Look at the history of the word decimate. From the Latin for to remove a tenth, decimate means to (duh!) remove a tenth. According to historians, the word originally referred to the practice of ancient soldiers drawing lots to determine who would be executed (one out of every ten).

If you’re a Dr. Who fan, you may remember an episode in which decimation is ordered  by the Master, who says “remove one-tenth of the population.” Yep. The Master meant decimate, not annihilate.

In the film Independence Day, the aliens came to earth to annihilate the population. Decimation wouldn’t have met their greedy goals.

Most modern writers who use decimate seem to think the word means to wipe out all existence, literally or figuratively. Frankly, annihilate carries more weight. Why not use annihilate?


Sometimes You Must Lie.

Nobody likes a liar, but there are times when the subject of your sentence should lie. If you sleep, you lie in bed, not lay in bed. (Although the past tense would be lay).
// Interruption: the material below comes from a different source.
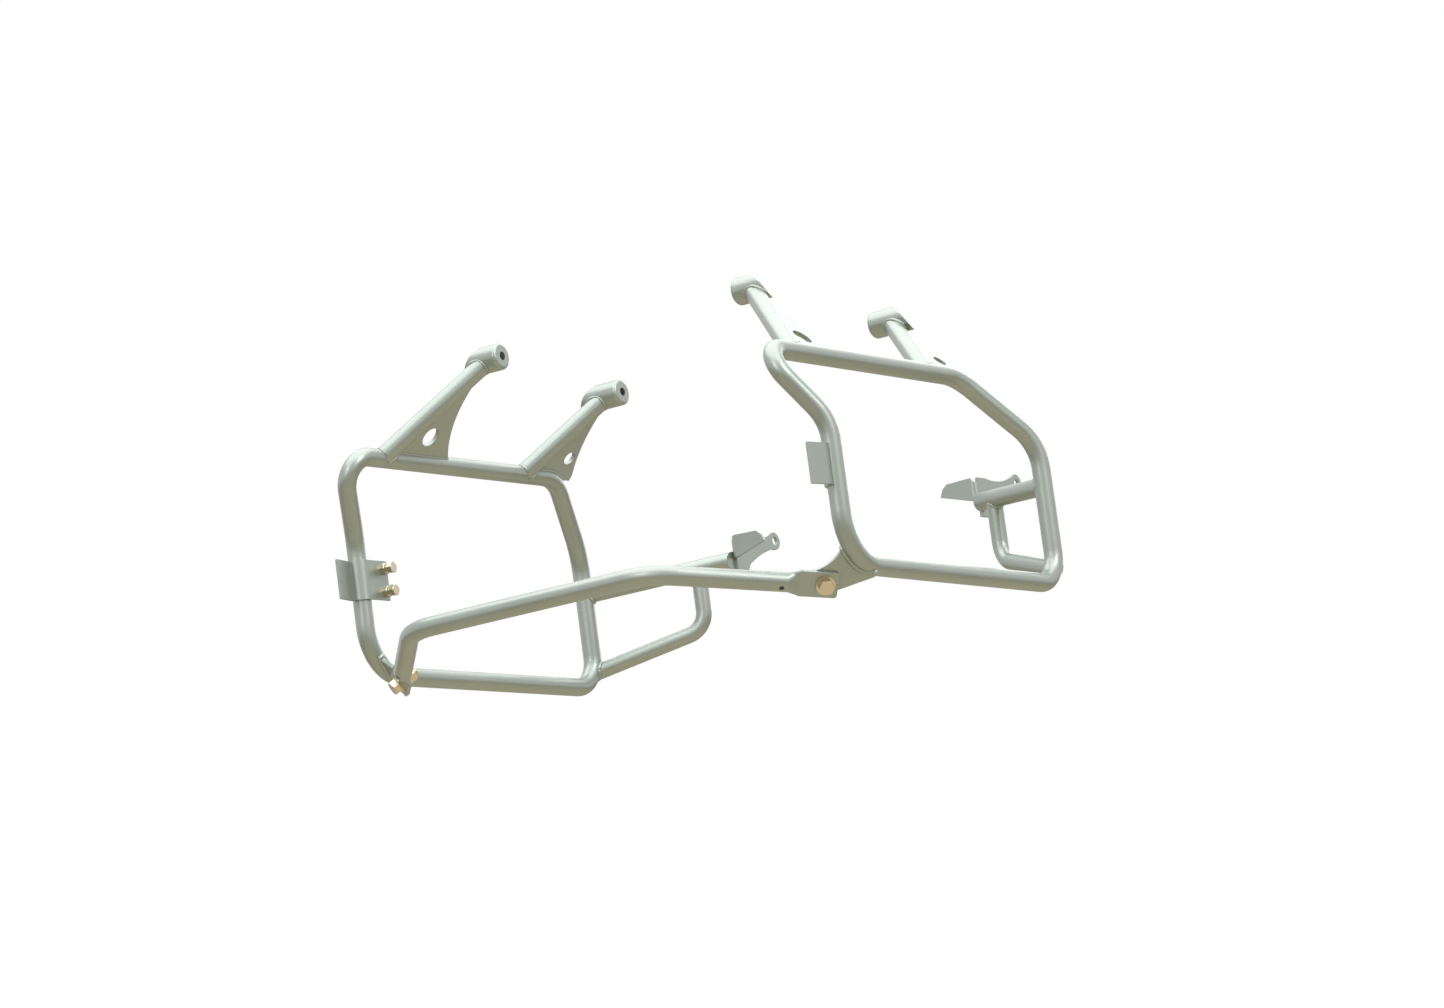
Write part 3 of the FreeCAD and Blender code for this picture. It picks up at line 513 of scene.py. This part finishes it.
def makeWorld(facts):
    # plain white for the camera and in reflections, and a graded sky for all other light
    world = bpy.data.worlds.new("studioWorld")
    bpy.context.scene.world = world
    world.use_nodes = True
    tree = world.node_tree
    tree.nodes.clear()
    direction = addNode(tree, "ShaderNodeTexCoord").outputs["Generated"]
    height = addNode(tree, "ShaderNodeSeparateXYZ", in0=direction).outputs["Z"]
    level = addNode(
        tree, "ShaderNodeMapRange", Value=height, **{"From Min": -1.0, "From Max": 1.0}
    )
    ramp = addNode(tree, "ShaderNodeValToRGB", Fac=level.outputs[0])
    stops = ramp.color_ramp.elements
    low, middle, high = facts["sky"]
    stops[0].position, stops[0].color = low[0], linear(low[1])
    stops[1].position, stops[1].color = high[0], linear(high[1])
    stops.new(middle[0]).color = linear(middle[1])
    lit = addNode(
        tree, "ShaderNodeBackground", Color=ramp.outputs[0], Strength=facts["skyStrength"]
    )
    seen = addNode(tree, "ShaderNodeBackground", Color=(1, 1, 1, 1), Strength=1.0)
    path = addNode(tree, "ShaderNodeLightPath").outputs
    direct = addNode(
        tree, "ShaderNodeMath", {"operation": "MAXIMUM"},
        in0=path["Is Camera Ray"], in1=path["Is Transmission Ray"],
    )
    either = addNode(
        tree, "ShaderNodeMath", {"operation": "MAXIMUM"},
        in0=direct.outputs[0], in1=path["Is Glossy Ray"],
    )
    shown = addNode(
        tree, "ShaderNodeMixShader", Fac=either.outputs[0], in1=lit.outputs[0], in2=seen.outputs[0]
    )
    addNode(tree, "ShaderNodeOutputWorld", Surface=shown.outputs[0])


floor = makeFloor(studio)
for lampName, lampFacts in studio["lamps"].items():
    makeLamp(lampName, lampFacts, studio["aim"])
makeWorld(studio)
print("studio ready")

# Camera at the photograph's angle, in metres, fitted to the mirrored sides of the frame.
# Its lens and sensor are in millimetres, and the last three rows are its own axes.
photoView = {
    "lens": 134.42,
    "sensor": 36.0,
    "place": (2.7961, -4.2352, -0.6973),
    "right": (0.81615, 0.56293, -0.13045),
    "up": (0.19996, -0.06333, 0.97775),
    "back": (0.54214, -0.82408, -0.16425),
}
camera = linkedObject("photoCamera", bpy.data.cameras.new("photoCamera"))
camera.data.sensor_width = photoView["sensor"]
camera.data.lens = photoView["lens"]
axes = Matrix([photoView["right"], photoView["up"], photoView["back"]]).transposed()
camera.matrix_world = Matrix.Translation(photoView["place"]) @ axes.to_4x4()
bpy.context.scene.camera = camera
bpy.context.scene.view_settings.view_transform = "Standard"
print("camera ready")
“I need to lay down” prompts me to ask, “What do you need to lay down?”

It’s time to review the lay versus lie dilemma.

Lie is an action verb; lay requires an object. Here are the various tenses:

Lie, Lay, Lain

Lay, laid, laid

I laid in bed all morning is incorrect. I lay in bed all morning.

I laid my book on the nightstand.

I had laid the knife on the table.

I had lain in bed the previous morning.

The next time you debate whether to lay or lie, ask yourself who/what is receiving the action. Is it the subject or an object? If it’s the subject, use lie (or lay or lain); if it’s the object, use lay (laid).

And that’s no lie. 😉

The Exclamation Point!

One of the most overused punctuation marks is the exclamation point. It’s used at the end of a sentence to show strong emotion or a command.

Get out of my house. Now!

Holy cow!

Its use by writers was limited in the days of typewriters because one had to type a period, then backspace and type an apostrophe to form “!” Now exclamation points are everywhere, especially social networking.
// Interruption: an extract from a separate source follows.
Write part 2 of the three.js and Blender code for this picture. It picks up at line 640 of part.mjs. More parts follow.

Whether you’re writing fiction or nonfiction, you should use the exclamation point sparingly (if at all). Overuse annoys and distances the reader. Remember what F. Scott Fitzgerald said: “An exclamation point is like laughing at your own jokes.”

Usage exception: Sometimes an exclamation point is required as part of a proper name. The television game show Jeopardy! and the Internet company Yahoo! are two well-known examples. Movie titles that require the exclamation point include Oh! Calcutta!, Moulin Rouge!, and Airplane! The town of Hamilton! (Ohio) was simply Hamilton, Ohio, until 1986. For whatever reason, the town council wanted an exclamation point in the name.